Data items
▼
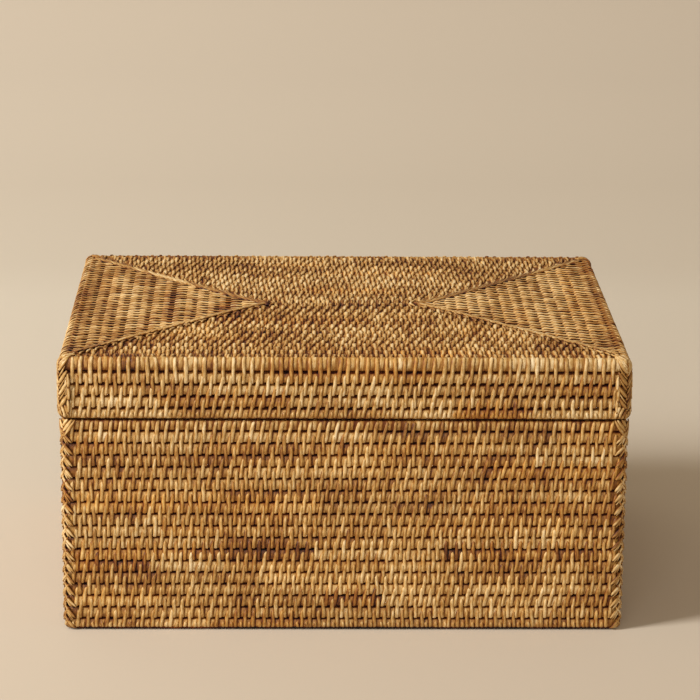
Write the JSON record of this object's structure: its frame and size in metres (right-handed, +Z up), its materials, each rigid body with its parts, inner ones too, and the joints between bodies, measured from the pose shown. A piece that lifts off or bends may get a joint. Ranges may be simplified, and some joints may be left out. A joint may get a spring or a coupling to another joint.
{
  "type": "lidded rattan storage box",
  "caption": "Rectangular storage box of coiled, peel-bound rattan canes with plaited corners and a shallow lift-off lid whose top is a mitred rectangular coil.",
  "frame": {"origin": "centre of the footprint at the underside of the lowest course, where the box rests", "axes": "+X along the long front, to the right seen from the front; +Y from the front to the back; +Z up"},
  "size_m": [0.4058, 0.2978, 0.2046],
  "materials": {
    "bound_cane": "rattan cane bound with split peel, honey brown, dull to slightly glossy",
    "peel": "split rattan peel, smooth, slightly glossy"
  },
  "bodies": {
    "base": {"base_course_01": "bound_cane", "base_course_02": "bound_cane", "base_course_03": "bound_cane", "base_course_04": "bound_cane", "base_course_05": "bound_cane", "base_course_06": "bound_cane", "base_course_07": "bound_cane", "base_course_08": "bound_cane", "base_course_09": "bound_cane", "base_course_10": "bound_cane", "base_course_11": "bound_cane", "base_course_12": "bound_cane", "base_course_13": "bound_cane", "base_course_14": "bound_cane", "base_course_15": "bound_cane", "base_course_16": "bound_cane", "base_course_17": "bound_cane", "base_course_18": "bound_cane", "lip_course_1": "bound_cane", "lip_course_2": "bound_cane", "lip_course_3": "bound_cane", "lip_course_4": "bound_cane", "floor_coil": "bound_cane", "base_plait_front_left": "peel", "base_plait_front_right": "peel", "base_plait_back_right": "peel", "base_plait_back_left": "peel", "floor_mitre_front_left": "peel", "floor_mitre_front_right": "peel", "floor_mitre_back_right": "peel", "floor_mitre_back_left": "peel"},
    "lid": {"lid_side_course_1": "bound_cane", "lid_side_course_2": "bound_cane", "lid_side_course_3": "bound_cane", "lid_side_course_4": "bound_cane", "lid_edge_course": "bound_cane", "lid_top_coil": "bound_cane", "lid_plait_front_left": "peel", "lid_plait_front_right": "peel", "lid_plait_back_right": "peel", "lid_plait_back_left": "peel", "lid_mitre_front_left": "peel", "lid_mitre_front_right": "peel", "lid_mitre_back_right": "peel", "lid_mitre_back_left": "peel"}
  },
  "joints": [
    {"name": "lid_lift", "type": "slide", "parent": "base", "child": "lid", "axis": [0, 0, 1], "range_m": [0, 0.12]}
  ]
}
▲
▼
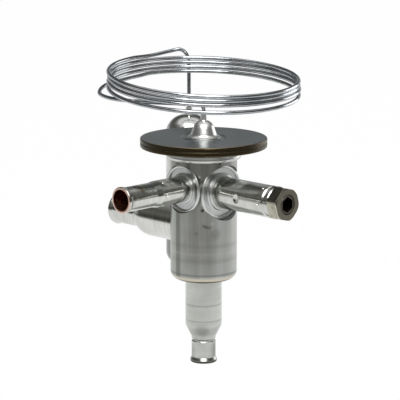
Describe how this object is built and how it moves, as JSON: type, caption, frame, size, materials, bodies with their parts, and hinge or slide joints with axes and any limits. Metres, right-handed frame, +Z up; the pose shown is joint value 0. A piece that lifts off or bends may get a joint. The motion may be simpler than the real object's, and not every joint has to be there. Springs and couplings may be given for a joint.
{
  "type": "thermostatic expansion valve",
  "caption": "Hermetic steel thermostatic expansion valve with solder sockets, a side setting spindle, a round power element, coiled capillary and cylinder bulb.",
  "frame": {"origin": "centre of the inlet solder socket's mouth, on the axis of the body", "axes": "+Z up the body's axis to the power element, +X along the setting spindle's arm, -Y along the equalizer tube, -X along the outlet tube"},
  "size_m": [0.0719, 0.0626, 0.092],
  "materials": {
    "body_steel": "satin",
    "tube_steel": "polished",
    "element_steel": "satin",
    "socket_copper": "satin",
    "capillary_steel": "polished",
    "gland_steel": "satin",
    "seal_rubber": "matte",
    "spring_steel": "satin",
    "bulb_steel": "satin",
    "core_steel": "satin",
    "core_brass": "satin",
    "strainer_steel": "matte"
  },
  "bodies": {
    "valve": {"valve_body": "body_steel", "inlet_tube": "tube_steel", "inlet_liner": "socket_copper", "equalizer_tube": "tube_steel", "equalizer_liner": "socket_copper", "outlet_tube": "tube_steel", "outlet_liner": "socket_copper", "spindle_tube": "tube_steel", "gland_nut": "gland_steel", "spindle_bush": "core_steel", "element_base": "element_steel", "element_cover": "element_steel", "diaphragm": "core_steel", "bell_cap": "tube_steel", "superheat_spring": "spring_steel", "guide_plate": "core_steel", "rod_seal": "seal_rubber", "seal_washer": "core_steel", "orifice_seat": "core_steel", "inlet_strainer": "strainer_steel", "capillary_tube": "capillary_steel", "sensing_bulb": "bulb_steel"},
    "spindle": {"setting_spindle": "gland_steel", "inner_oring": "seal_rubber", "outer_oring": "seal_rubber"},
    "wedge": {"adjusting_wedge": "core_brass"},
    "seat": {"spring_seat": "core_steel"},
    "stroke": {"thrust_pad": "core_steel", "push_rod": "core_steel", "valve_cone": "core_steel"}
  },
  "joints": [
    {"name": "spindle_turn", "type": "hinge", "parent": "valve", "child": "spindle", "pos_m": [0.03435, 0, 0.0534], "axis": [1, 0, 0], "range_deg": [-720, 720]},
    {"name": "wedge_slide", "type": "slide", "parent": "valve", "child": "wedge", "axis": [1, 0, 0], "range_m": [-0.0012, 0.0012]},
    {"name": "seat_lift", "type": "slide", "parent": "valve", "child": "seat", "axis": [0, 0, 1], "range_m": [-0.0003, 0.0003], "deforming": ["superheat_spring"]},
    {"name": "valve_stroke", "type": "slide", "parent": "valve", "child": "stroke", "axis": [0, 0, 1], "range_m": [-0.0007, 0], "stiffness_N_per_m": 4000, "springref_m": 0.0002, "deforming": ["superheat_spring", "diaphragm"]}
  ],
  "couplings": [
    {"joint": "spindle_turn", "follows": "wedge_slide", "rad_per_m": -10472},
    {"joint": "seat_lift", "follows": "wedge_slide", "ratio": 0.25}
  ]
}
▲
▼
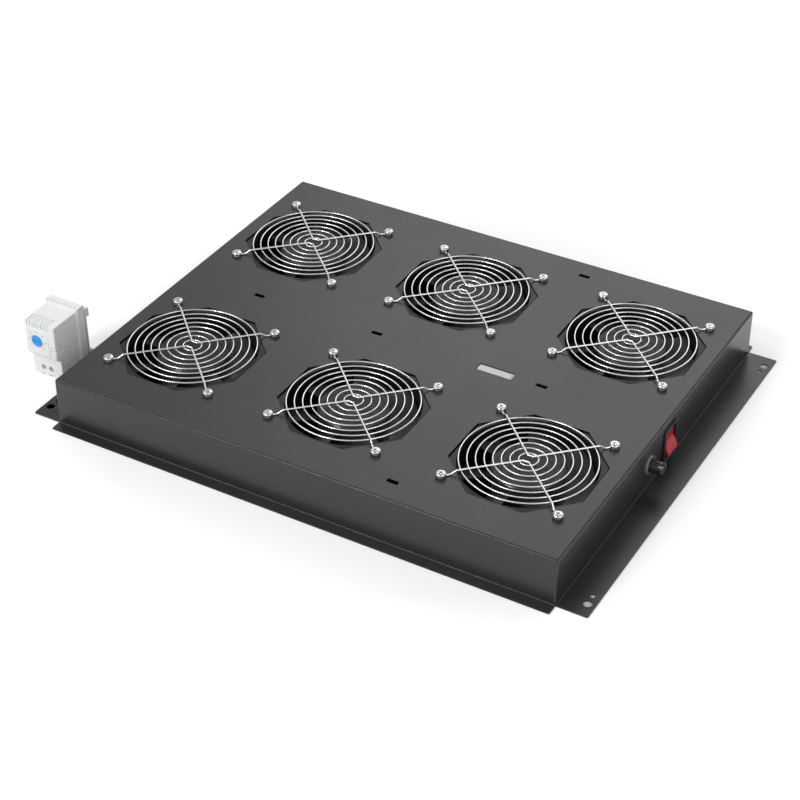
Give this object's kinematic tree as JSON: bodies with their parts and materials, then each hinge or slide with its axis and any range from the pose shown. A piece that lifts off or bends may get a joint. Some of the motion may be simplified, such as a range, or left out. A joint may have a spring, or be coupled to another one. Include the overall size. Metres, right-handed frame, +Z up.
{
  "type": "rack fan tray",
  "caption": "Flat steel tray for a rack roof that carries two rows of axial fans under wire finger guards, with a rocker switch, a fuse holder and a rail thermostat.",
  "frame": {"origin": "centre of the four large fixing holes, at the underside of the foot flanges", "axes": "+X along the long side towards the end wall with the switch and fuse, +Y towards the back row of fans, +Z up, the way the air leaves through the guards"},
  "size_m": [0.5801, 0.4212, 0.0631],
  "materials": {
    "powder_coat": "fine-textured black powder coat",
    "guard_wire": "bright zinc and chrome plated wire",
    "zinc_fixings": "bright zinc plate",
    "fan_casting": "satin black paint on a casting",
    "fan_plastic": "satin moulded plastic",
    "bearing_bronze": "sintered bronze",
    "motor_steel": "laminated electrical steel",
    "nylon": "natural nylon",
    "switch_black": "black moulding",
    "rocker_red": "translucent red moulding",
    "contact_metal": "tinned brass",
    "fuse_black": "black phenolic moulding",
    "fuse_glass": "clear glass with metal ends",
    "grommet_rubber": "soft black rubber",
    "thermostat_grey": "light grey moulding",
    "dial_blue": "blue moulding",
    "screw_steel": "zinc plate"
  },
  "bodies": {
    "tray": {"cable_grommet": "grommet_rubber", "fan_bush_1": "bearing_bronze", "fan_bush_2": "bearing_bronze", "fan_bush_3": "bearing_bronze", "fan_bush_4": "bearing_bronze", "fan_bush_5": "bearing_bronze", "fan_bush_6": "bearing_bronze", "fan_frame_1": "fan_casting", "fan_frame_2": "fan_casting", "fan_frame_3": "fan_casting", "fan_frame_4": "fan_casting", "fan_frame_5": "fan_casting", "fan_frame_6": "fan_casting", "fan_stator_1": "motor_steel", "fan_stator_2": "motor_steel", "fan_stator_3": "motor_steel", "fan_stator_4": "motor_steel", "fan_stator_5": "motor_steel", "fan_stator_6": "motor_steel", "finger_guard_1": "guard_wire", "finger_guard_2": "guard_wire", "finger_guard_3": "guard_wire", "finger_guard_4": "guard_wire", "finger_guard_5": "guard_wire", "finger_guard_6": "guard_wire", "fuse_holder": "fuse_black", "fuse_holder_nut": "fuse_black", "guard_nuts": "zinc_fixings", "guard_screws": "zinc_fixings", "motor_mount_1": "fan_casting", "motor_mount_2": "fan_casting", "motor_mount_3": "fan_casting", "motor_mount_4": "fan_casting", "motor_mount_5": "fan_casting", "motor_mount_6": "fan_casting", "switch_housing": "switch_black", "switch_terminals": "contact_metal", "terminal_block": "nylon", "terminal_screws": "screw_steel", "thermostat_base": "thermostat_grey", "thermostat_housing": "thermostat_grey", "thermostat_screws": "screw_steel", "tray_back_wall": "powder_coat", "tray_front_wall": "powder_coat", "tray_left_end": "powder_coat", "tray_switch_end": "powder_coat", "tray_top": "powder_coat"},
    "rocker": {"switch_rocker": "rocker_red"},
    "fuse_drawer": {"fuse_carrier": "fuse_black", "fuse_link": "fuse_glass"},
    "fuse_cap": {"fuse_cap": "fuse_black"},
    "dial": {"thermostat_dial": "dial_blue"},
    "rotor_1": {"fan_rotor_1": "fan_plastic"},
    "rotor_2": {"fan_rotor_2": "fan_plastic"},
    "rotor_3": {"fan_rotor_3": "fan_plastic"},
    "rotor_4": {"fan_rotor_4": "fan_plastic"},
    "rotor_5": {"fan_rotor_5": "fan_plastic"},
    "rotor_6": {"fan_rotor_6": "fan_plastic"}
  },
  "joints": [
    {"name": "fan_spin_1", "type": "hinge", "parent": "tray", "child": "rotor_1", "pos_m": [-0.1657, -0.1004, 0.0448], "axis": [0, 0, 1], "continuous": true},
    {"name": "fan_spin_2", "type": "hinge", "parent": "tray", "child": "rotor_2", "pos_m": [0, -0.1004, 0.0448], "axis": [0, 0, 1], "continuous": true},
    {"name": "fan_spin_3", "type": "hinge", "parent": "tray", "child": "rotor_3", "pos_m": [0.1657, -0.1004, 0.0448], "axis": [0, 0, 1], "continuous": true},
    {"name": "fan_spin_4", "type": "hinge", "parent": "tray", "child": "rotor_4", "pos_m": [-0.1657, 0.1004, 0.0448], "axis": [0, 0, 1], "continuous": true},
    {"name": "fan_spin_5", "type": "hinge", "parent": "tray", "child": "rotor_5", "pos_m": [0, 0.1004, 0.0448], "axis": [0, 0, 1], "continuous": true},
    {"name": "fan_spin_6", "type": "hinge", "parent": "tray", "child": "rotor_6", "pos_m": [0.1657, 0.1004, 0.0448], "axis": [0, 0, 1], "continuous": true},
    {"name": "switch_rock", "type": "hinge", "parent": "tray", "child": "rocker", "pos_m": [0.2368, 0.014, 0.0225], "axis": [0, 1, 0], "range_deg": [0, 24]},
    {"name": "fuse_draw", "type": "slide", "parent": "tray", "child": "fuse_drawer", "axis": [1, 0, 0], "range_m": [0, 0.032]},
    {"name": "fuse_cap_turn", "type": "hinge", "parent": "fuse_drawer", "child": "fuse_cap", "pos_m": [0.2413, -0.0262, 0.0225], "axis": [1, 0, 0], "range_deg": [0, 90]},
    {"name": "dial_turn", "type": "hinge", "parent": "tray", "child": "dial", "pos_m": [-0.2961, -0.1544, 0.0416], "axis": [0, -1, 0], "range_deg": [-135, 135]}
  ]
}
▲
[Directions] Copy out every line holding the string "pose".

[Written answer]
Write the JSON record of this object's structure: its frame and size in metres (right-handed, +Z up), its materials, each rigid body with its parts, inner ones too, and the joints between bodies, measured from the pose shown. A piece that lifts off or bends may get a joint. Ranges may be simplified, and some joints may be left out. A joint may get a spring or a coupling to another joint.
Describe how this object is built and how it moves, as JSON: type, caption, frame, size, materials, bodies with their parts, and hinge or slide joints with axes and any limits. Metres, right-handed frame, +Z up; the pose shown is joint value 0. A piece that lifts off or bends may get a joint. The motion may be simpler than the real object's, and not every joint has to be there. Springs and couplings may be given for a joint.
Give this object's kinematic tree as JSON: bodies with their parts and materials, then each hinge or slide with its axis and any range from the pose shown. A piece that lifts off or bends may get a joint. Some of the motion may be simplified, such as a range, or left out. A joint may have a spring, or be coupled to another one. Include the overall size. Metres, right-handed frame, +Z up.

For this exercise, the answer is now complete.